I have taken an interest in the subject going back a great deal further, to that moment in 1809—we were fighting the French at the time—when the Treasury intervened to say that three particular government departments which it had nominated must by 12 noon on any day, on anything which had been in any way controversial or interesting in the morning’s papers, agree the Government’s position, which would then literally, in the language of government, become the line to take thereafter for the rest of the day. When I served as a Treasury Minister, the reason that I had responsibility for the Central Office of Information went back to that fact, because it was the Treasury which had set up the system in the first place.
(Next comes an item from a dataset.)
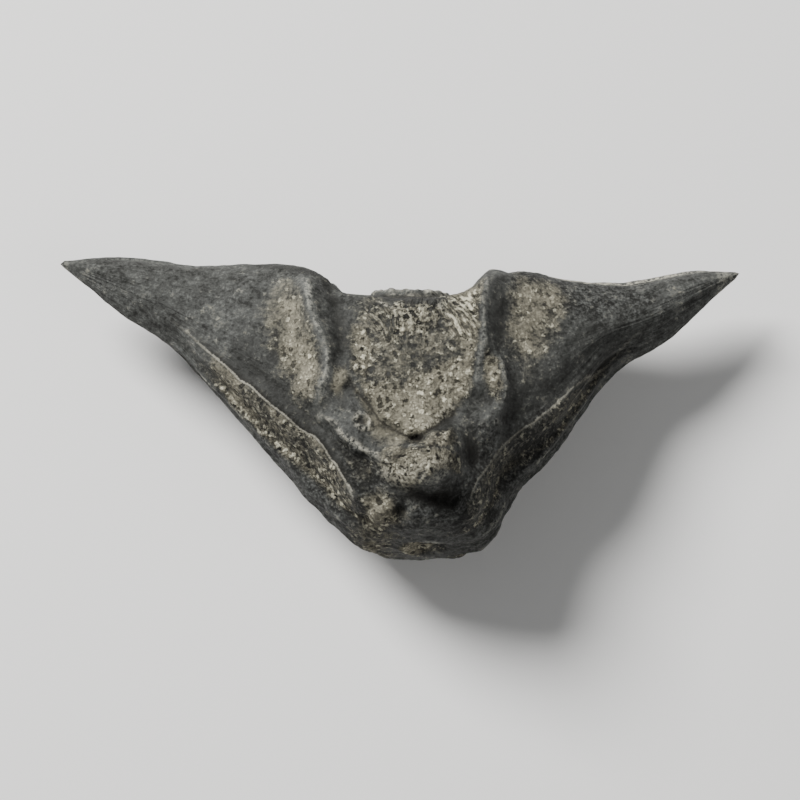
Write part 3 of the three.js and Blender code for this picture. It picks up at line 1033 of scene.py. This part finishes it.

I want also to say a brief word about the passage of the then Greater London Authority Bill, because it was the first Bill under which the evidence of those advising councillors in local authorities could be made available to the public at large. I am not in any way intending to pour anything hostile into wounds that are long since healed, but the Minister in charge of that Bill made an extremely loyal and long-term defence of the fact that that provision was in the text of the Bill—which it was not. I am afraid that I did go on pestering the Minister in charge of the Bill—no names, no pack-drill—as to where in the text of the Bill, which we were looking at, that information was. Eventually, he broke down and admitted that they were planning to do it and were going to put down an amendment, but had not actually put down the amendment before. It was very loyal of him to have defended and covered for the junior Minister, the Minister who should have put it down.

This has long been an interest and I shall be very interested indeed to hear what my noble friend says in responding to the propositions that have been put in front of her.